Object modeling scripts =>

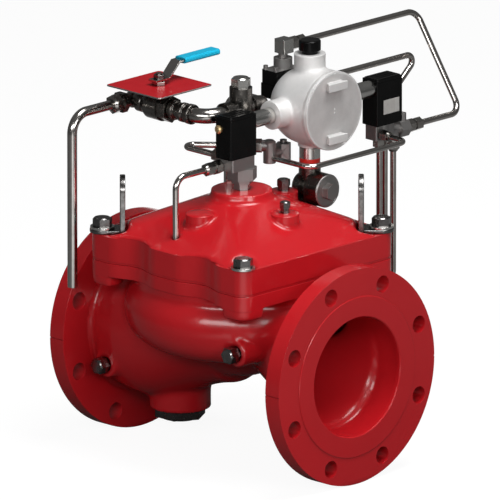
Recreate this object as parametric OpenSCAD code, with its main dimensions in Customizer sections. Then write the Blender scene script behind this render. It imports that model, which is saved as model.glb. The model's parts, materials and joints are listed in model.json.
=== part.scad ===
// Diaphragm control valve with a flanged globe body and an electric pilot circuit.
// Origin: centre of the inlet flange face. +X runs with the flow, +Z is up.

/* [Pipe flanges] */
// Distance between the two flange faces
face_to_face = 406.4; // [400:0.1:412]
// Outside diameter of each pipe flange
flange_od = 279.4; // [274:0.1:285]
// Thickness of each pipe flange
flange_t = 25; // [22:0.5:27]
// Distance of each flange hole's centre from the flange's edge
hole_edge = 19.05; // [18:0.05:21]
// Diameter of a flange hole
flange_hole_d = 22.2; // [19:0.1:24]
// Holes in each flange
flange_holes = 8; // [8:4:8]
// Bore of the flow passage at the flanges
bore_d = 154; // [148:1:156]

/* [Body casting] */
// Wall of the casting
wall = 10; // [9:0.5:11]
// Largest radius of the upper chamber outside
chamber_r = 149; // [147:0.5:150]
// Radius of the upper chamber's rounded edge
chamber_edge_r = 46; // [44:1:48]
// Height of the centre of that edge
chamber_edge_z = 54; // [52:1:56]
// Radius of the upper chamber under the top flange
mouth_r = 136; // [134:0.5:137]
// Outside radius of the round pocket below the seat
pocket_r = 86; // [84:0.5:88]
// Height of the top of the seat pocket
seat_z = 50; // [48:0.5:52]
// Height of the plane where the cover meets the body
parting_z = 116; // [114:0.5:118]
// Thickness of the body's top flange
body_flange_t = 18; // [16:0.5:20]
// Drop of the corner pads under the top flange
pad_drop = 14; // [12:0.5:16]
// Radius of the drain boss
drain_boss_r = 39; // [36:0.5:42]
// Distance of the drain boss from the inlet face
drain_x = 94; // [90:1:98]

/* [Cover] */
// Half the width of the cover
cover_half = 138; // [136:0.5:140]
// Corner radius of the cover
cover_corner_r = 18; // [14:1:20]
// Thickness of the cover's flange
cover_flange_t = 31; // [29:0.5:32]
// Rise of the cover's sloping roof above its flange
roof_rise = 46; // [44:0.5:48]
// Radius of the boss that the pilot valve stands on
boss_r = 39; // [37:0.5:41]
// Height of the boss above the roof
boss_rise = 10; // [9:0.5:12]
// Distance of each corner bolt from the cover's edges
bolt_edge = 14; // [12:0.5:16]
// Diameter of a cover bolt
bolt_d = 12; // [10:0.5:12]
// Thickness of the rubber diaphragm
diaphragm_t = 3; // [2:0.5:4]

/* [Closing member] */
// Diameter of the guided stem
stem_d = 18; // [16:0.5:18]
// Lift of the closing disc
lift = 26; // [20:1:26]
// Radius of the closing disc
disc_r = 82; // [80:0.5:84]
// Radius of the opening in the seat ring
seat_bore_r = 68; // [64:1:70]

/* [Isolating valve] */
// Outside diameter of the supply tube
supply_d = 12.7; // [11.5:0.1:13]
// Height of the supply line
line_z = 297; // [295:1:299]
// Radius of the ball
ball_r = 12; // [11.5:0.5:12]
// Bore through the ball and the line
line_bore_r = 7; // [6:0.5:7]
// Side of the square tag plate
plate_side = 96; // [84:1:98]
// Length of the lever from its pivot
lever_reach = 98; // [92:1:102]
// Width of the lever
lever_w = 15; // [13:0.5:16]

/* [Pilot valves] */
// Width of a coil housing
coil_w = 28; // [26:0.5:28]
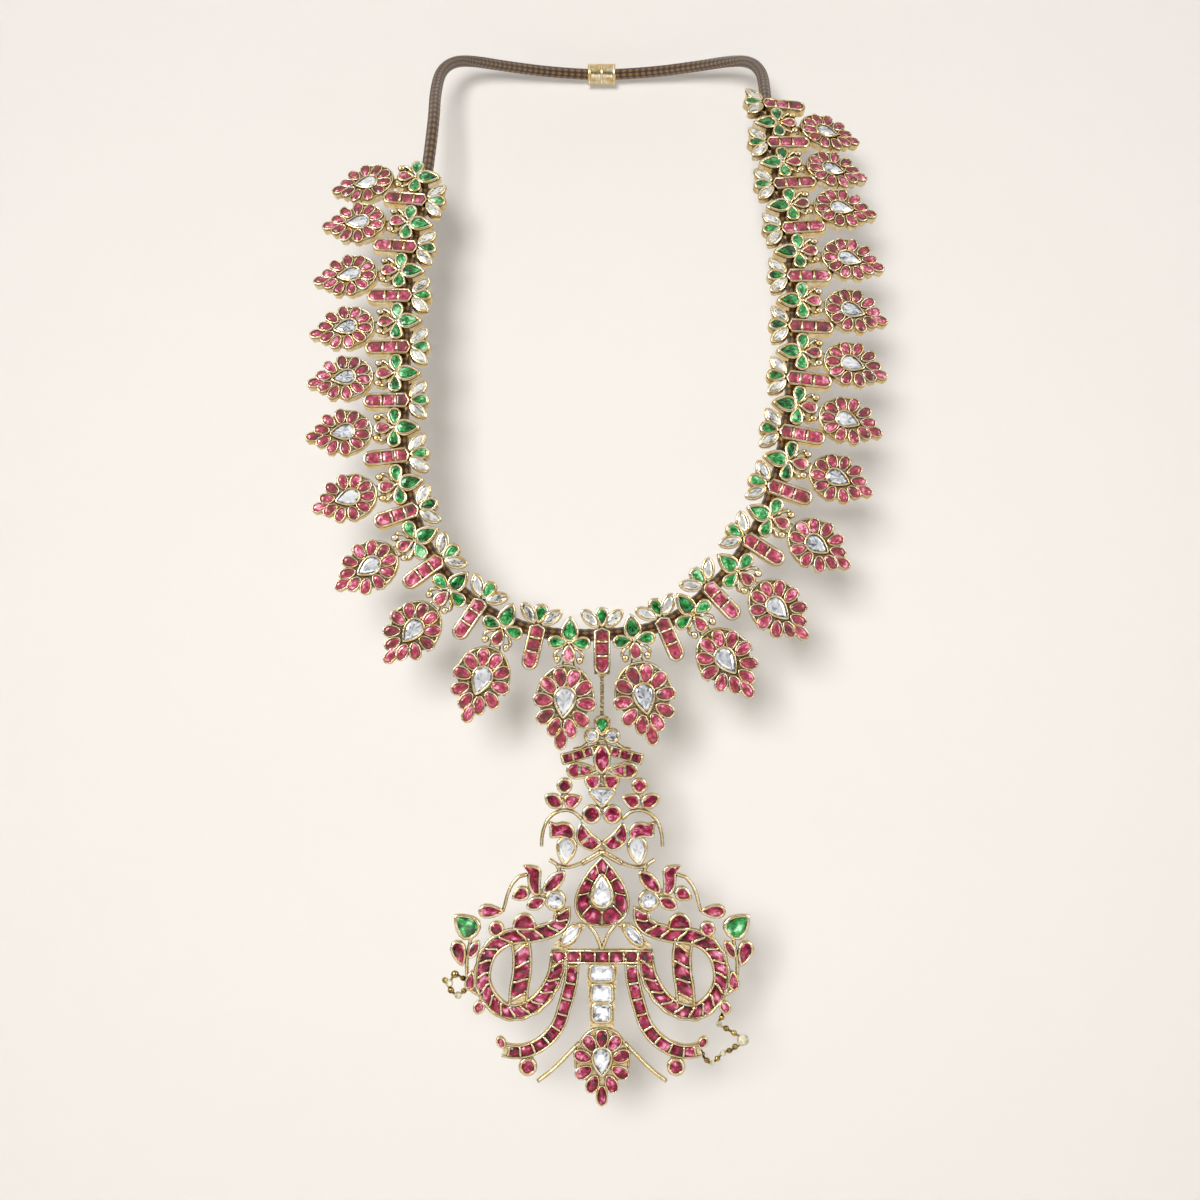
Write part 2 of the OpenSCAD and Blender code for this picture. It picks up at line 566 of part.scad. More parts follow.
// One side of the chain: side is 1 on +X and -1 on -X
module bars_on(side, count) {
    color("gold") for (i = [1 : count]) on_cord(link_s(side, i)) bar_link();
}
module bar_rubies_on(side, first, count) {
    color("crimson") for (i = [first : count]) on_cord(link_s(side, i)) bar_rubies();
}
module flowers_on(side, count) {
    color("gold") for (i = [1 : count]) on_cord(flower_s(side, i)) flower_link();
}
module flower_emeralds_on(side, count) {
    color("seagreen") for (i = [1 : count]) on_cord(flower_s(side, i)) flower_emerald();
}
module jump_rings_on(side, count) {
    color("gold") for (i = [1 : count]) jump_ring(side, i);
}
module drop_diamonds_on(side, count) {
    color("ghostwhite") for (i = [1 : count]) drop_diamond(side, i);
}

stringing_cord();
barrel_clasp();
middle_bar();
bars_on(1, right_flowers);  // bar_links_right
bars_on(-1, left_flowers - 1);  // bar_links_left
flowers_on(1, right_flowers);  // flower_links_right
flowers_on(-1, left_flowers);  // flower_links_left
bar_rubies_on(1, 0, right_flowers);  // bar_rubies_right
bar_rubies_on(-1, 1, left_flowers - 1);  // bar_rubies_left
flower_emeralds_on(1, right_flowers);  // flower_emeralds_right
flower_emeralds_on(-1, left_flowers);  // flower_emeralds_left
jump_rings_on(1, right_flowers);  // jump_rings_right
jump_rings_on(-1, left_flowers);  // jump_rings_left
drop_diamonds_on(1, right_flowers);  // drop_diamonds_right
drop_diamonds_on(-1, left_flowers);  // drop_diamonds_left
pendant_frame();
pendant_diamonds();
pendant_emeralds();
pendant_rubies();
pendant_ruby_rows();
for (i = RIGHT) color("gold") mango_drop(1, i);
for (i = LEFT) color("gold") mango_drop(-1, i);
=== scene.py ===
import bpy
import numpy as np
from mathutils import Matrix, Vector


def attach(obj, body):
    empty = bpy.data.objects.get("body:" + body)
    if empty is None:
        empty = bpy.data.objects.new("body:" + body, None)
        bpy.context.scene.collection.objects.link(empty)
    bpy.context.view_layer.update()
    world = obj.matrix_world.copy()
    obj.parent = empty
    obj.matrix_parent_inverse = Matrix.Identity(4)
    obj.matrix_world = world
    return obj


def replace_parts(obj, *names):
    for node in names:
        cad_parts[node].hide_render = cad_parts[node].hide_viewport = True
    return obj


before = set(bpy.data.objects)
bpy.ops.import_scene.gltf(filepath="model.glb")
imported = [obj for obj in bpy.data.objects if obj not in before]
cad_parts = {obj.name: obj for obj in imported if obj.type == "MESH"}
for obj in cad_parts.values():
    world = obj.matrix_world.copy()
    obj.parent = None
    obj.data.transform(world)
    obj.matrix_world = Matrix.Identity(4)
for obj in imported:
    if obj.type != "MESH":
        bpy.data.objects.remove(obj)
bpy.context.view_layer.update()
rng = np.random.default_rng(11)


# ---- Stringing cord ----
# A braided cord of brown cotton with gold thread, 4 mm thick, closed at the nape.
# Every link of the chain is strung on it through an eye behind its plate.
# Its route is the one that the links are placed on, from the middle bar up the +X side.
ROUTE = np.array([
    [0, -146.5, -200.5], [18, -146.5, -197.5], [33, -145.5, -186.5], [44.5, -143.5, -172.5],
    [52, -140.5, -156.5], [56, -136.5, -139.5], [58.5, -131, -122.5], [59.5, -124.5, -106],
    [59.5, -117.5, -90], [58.5, -110, -75], [56.5, -102, -61], [55, -92.5, -46.5],
    [54, -82.5, -32.5], [54, -71, -21], [53.5, -57, -12], [50.5, -42, -5.5],
    [44.5, -27, -2], [34, -12.5, -0.5], [20, -1.5, 0], [5, 3.6, 0],
    [-5, 3.6, 0], [-20, -1.5, 0], [-34, -12.5, -0.5], [-44.5, -27, -2],
    [-50.5, -42, -5.5], [-54, -57, -12], [-55, -71, -21.5], [-55, -84, -34],
    [-56, -94, -49.5], [-57.5, -103.5, -65], [-60, -111.5, -81], [-61, -119.5, -97.5],
    [-61, -126.5, -114], [-61, -133, -131], [-60.5, -138, -147.5], [-57, -142, -164.5],
    [-49, -144.5, -180], [-36, -146, -192.5], [-19, -146.5, -199.5]], float)
CORD_R = 2.0
BRAID_TURNS, BRAID_STRANDS, STRAND_RELIEF = 136, 4, 0.08
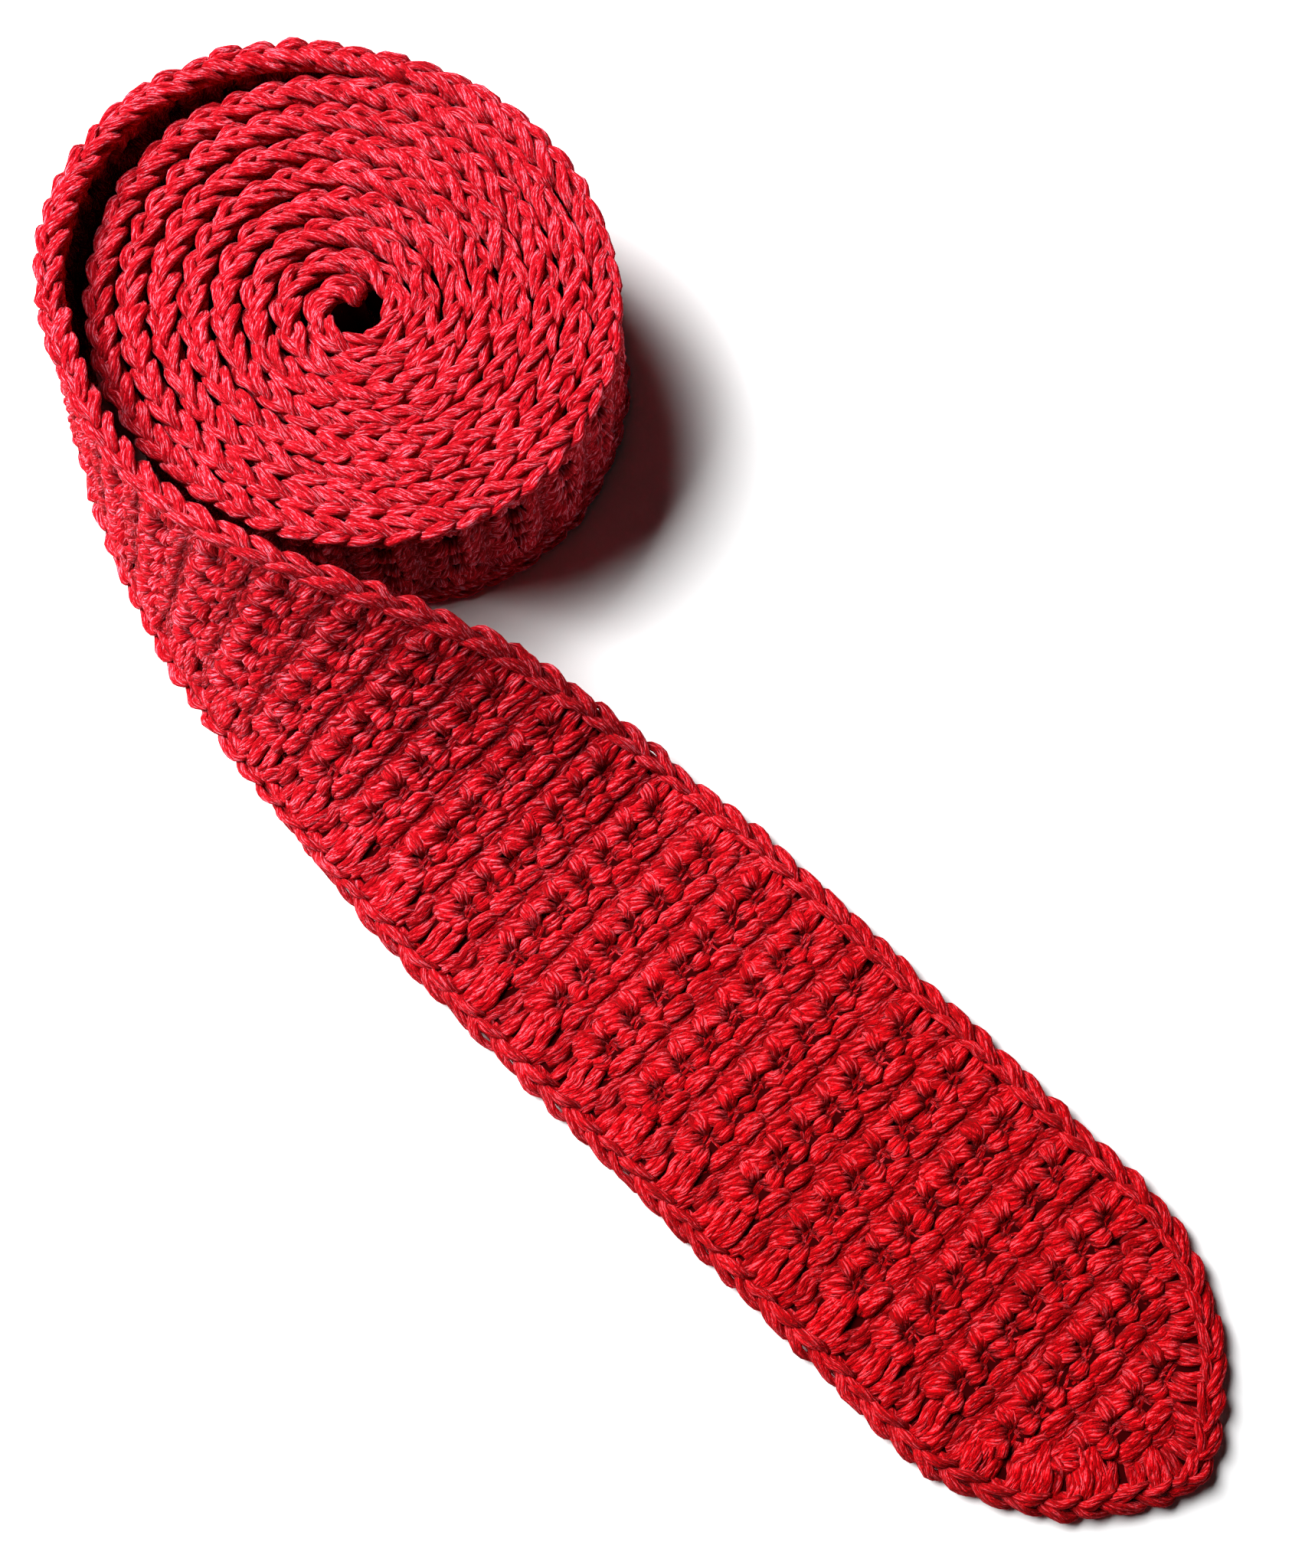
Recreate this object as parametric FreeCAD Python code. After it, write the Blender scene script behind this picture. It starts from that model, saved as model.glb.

What is asked => Output nothing except the lines from the line with "stringing_cord();" through the line with "rng = np.random.default_rng(11)", copied exactly, end lines included.

Solution to the problem =>
stringing_cord();
barrel_clasp();
middle_bar();
bars_on(1, right_flowers);  // bar_links_right
bars_on(-1, left_flowers - 1);  // bar_links_left
flowers_on(1, right_flowers);  // flower_links_right
flowers_on(-1, left_flowers);  // flower_links_left
bar_rubies_on(1, 0, right_flowers);  // bar_rubies_right
bar_rubies_on(-1, 1, left_flowers - 1);  // bar_rubies_left
flower_emeralds_on(1, right_flowers);  // flower_emeralds_right
flower_emeralds_on(-1, left_flowers);  // flower_emeralds_left
jump_rings_on(1, right_flowers);  // jump_rings_right
jump_rings_on(-1, left_flowers);  // jump_rings_left
drop_diamonds_on(1, right_flowers);  // drop_diamonds_right
drop_diamonds_on(-1, left_flowers);  // drop_diamonds_left
pendant_frame();
pendant_diamonds();
pendant_emeralds();
pendant_rubies();
pendant_ruby_rows();
for (i = RIGHT) color("gold") mango_drop(1, i);
for (i = LEFT) color("gold") mango_drop(-1, i);
=== scene.py ===
import bpy
import numpy as np
from mathutils import Matrix, Vector


def attach(obj, body):
    empty = bpy.data.objects.get("body:" + body)
    if empty is None:
        empty = bpy.data.objects.new("body:" + body, None)
        bpy.context.scene.collection.objects.link(empty)
    bpy.context.view_layer.update()
    world = obj.matrix_world.copy()
    obj.parent = empty
    obj.matrix_parent_inverse = Matrix.Identity(4)
    obj.matrix_world = world
    return obj


def replace_parts(obj, *names):
    for node in names:
        cad_parts[node].hide_render = cad_parts[node].hide_viewport = True
    return obj


before = set(bpy.data.objects)
bpy.ops.import_scene.gltf(filepath="model.glb")
imported = [obj for obj in bpy.data.objects if obj not in before]
cad_parts = {obj.name: obj for obj in imported if obj.type == "MESH"}
for obj in cad_parts.values():
    world = obj.matrix_world.copy()
    obj.parent = None
    obj.data.transform(world)
    obj.matrix_world = Matrix.Identity(4)
for obj in imported:
    if obj.type != "MESH":
        bpy.data.objects.remove(obj)
bpy.context.view_layer.update()
rng = np.random.default_rng(11)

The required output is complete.